Proposed U.S. Arms Sales Reach New Heights

Xiaodon Liang

Notifications of potential arms sales presented to Congress in 2010 spiked to $102.5 billion, four times higher than the 10-year average from 2000 to 2009 and surpassing the previous record of $75 billion proposed in 2008. (See ACT, March 2009.) Sales to Middle Eastern states represented more than three-quarters of the notifications.

These foreign military sales notification figures do not represent actual deliveries.

By law, Congress is notified when the Department of Defense proposes government-to-government sales of major defense items, articles, and services, as well as construction and design projects if the values of those sales reach minimum thresholds. Once notified, Congress has either 15 or 30 days, depending on whether the recipient is on a shortlist of preferred states subject to less-stringent congressional notification requirements, to block a sale by joint resolution of disapproval. No sales ever have been blocked by this method. Congress also can pass legislation to stop or modify sales at any time up to the point of delivery.

The 2010 total includes a $60.1 billion proposed arms transfer to Saudi Arabia submitted to Congress in October. (See ACT, December 2010.) The package is centered on the sale of 84 F-15SA aircraft and the upgrade of 70 more. Other big ticket items include 70 AH-64D Block III Apache Longbow helicopters, 72 UH-60M Blackhawk helicopters, and various light helicopters, along with their equipment and associated missile systems. Neither Saudi Arabia nor the United States is a party to the Convention on Cluster Munitions, which would have barred the sale of Sensor Fuzed Weapon units included in the package.

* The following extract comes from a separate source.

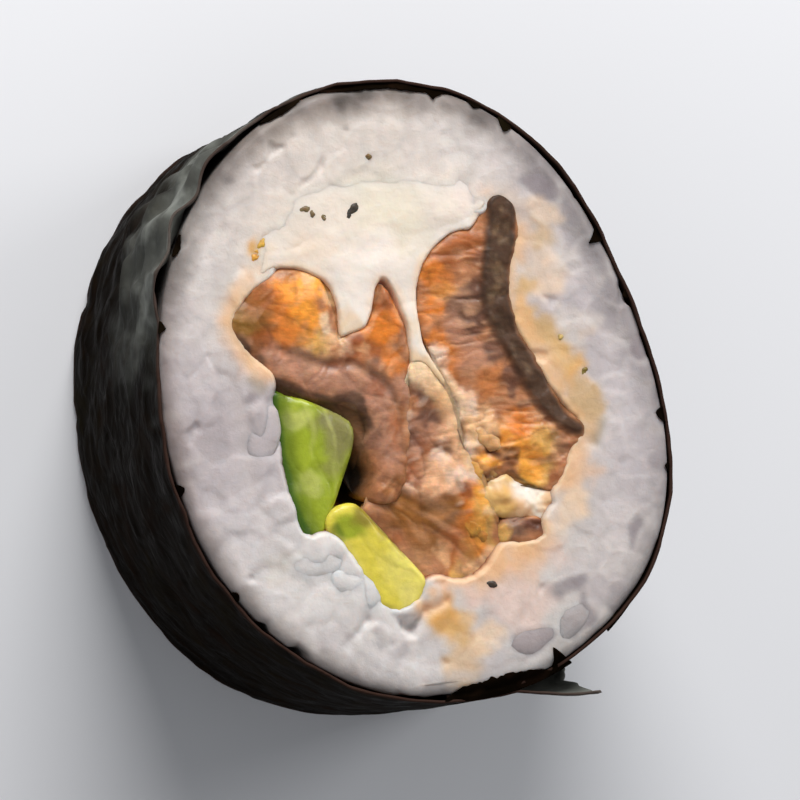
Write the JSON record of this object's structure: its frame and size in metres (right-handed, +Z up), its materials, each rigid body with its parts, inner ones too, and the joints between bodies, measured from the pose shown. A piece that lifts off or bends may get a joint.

Elsewhere within the region, the United Arab Emirates (UAE) also sought significant arms sales, with a potential purchase of 60 Apache Longbows and other items worth up to $5.4 billion. For four years in a row, the UAE has been among the five largest proposed recipients of military sales, with the total value of requests being $28.2 billion since 2007. In 2008, notifications for the UAE included the first potential foreign sale of the Terminal High Altitude Area Defense missile defense system, for which a final contract may be signed later this year.

In 2010, notifications of potential sales to Iraq included 18 F-16IQ aircraft, the refurbishment of its M113A2 armored personnel carriers, and ammunition for M1A1 main battle tanks, 140 of which are currently being delivered. The total cost of these potential sales is $4.9 billion. Oman proposed spending $3.6 billion reinforcing its air force with purchases of 18 F16 Block 50/52 aircraft and training and logistics support for its C-130J-30 transport aircraft.

Potential sales to Israel consisted of $2.0 billion of jet and vehicle fuels. Last September, Congress simplified future sales to the country by approving an amendment to the Arms Export Control Act adding Israel to the preferred-client shortlist that also includes NATO allies, Australia, Japan, New Zealand, and South Korea.

A diplomatic controversy erupted in February after a package of helicopters and Patriot missiles to be shipped to Taiwan was presented to Congress following lengthy negotiations, despite the elimination of the diesel submarines and F16C/D fighter aircraft that were the heart of the original proposal. (See ACT, March 2010.) In reaction, China cut military ties with the United States until this past January.

Notifications of several large military sales to India amounted to $8.0 billion. Among these was a December notification for parts and weapons systems for 22 Apache Longbow helicopters. Unlike many other notifications, this one was made in advance of an official letter of request from India. Instead, it was submitted as part of an international competition so that, “in the event that the…[U.S.] proposal is selected, the United States might move as quickly as possible to implement the sale,” according to the notification. As of early February, India had not announced whether it had accepted the U.S. bid. U.S. leaders, including President Barack Obama, are actively promoting exports to India. The largest near-term military competition consists of an estimated $11 billion contact for multirole medium-range combat aircraft, part of almost $100 billion India is expected to invest in its military in the coming decade.